- [PROBLEM TO WORK ON]
What follows is a listing; give it again exactly, in its entirety.

-- MATERIAL PROVIDED start --

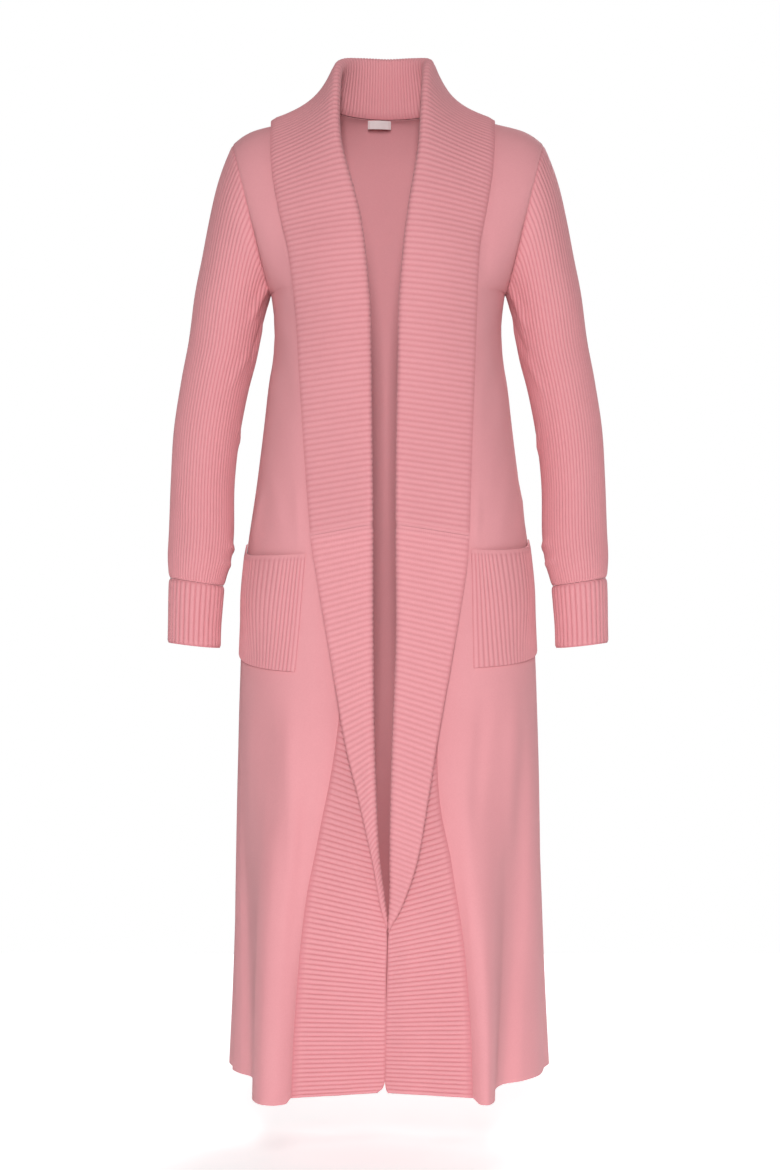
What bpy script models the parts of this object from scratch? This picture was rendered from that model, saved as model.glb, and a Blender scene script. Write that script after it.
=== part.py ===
"""A long open duster cardigan, knitted, filled out as if worn and held up by a wearer's shoulders.

Frame: metres, +Z up, the front faces -Y, +X is the viewer's right when looking at the front.
The origin is the middle of the neck at the height of the shoulder seams' upper ends.
Tables are in millimetres, as a knitter measures, and mm() turns them into metres.
Each cloth piece is a wall: two faces worked out from one surface function, and a rim between them.
"""

import math

import bmesh
import bpy
import numpy as np

LEFT, RIGHT = -1, 1  # the viewer's left and right; the wearer's are the other way round
SIDES = ((LEFT, "left"), (RIGHT, "right"))

JERSEY = 0.0018  # wall of the plain knit
RIBBING = 0.0024  # wall of the ribbed knit, without the rib's own height
SEAM = 0.0003  # the gap between pieces that are sewn together
HEM_Z, ARMPIT_Z, NECK_Z = -1.206, -0.238, -0.001

PINK = (0.73, 0.31, 0.335, 1.0)
LABEL_WHITE = (0.86, 0.76, 0.76, 1.0)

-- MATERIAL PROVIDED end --

- [SOLUTION TO THIS PROBLEM]
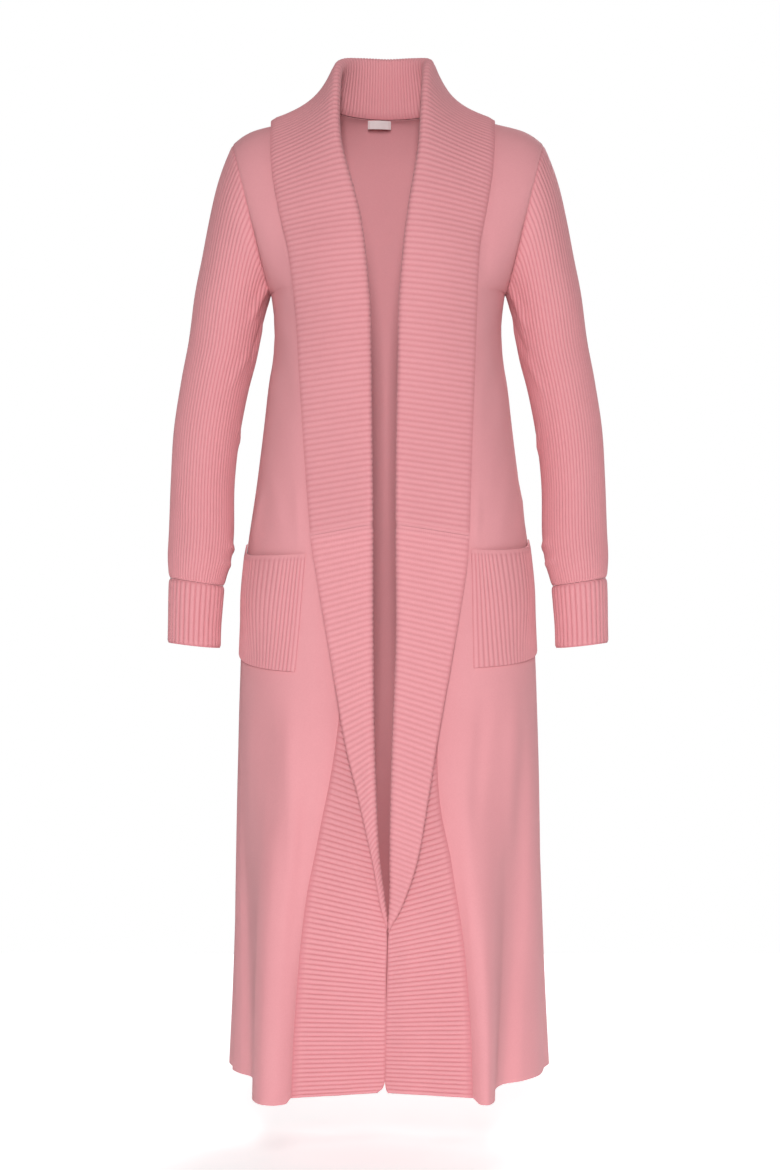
What bpy script models the parts of this object from scratch? This picture was rendered from that model, saved as model.glb, and a Blender scene script. Write that script after it.
=== part.py ===
"""A long open duster cardigan, knitted, filled out as if worn and held up by a wearer's shoulders.

Frame: metres, +Z up, the front faces -Y, +X is the viewer's right when looking at the front.
The origin is the middle of the neck at the height of the shoulder seams' upper ends.
Tables are in millimetres, as a knitter measures, and mm() turns them into metres.
Each cloth piece is a wall: two faces worked out from one surface function, and a rim between them.
"""

import math

import bmesh
import bpy
import numpy as np

LEFT, RIGHT = -1, 1  # the viewer's left and right; the wearer's are the other way round
SIDES = ((LEFT, "left"), (RIGHT, "right"))

JERSEY = 0.0018  # wall of the plain knit
RIBBING = 0.0024  # wall of the ribbed knit, without the rib's own height
SEAM = 0.0003  # the gap between pieces that are sewn together
HEM_Z, ARMPIT_Z, NECK_Z = -1.206, -0.238, -0.001

PINK = (0.73, 0.31, 0.335, 1.0)
LABEL_WHITE = (0.86, 0.76, 0.76, 1.0)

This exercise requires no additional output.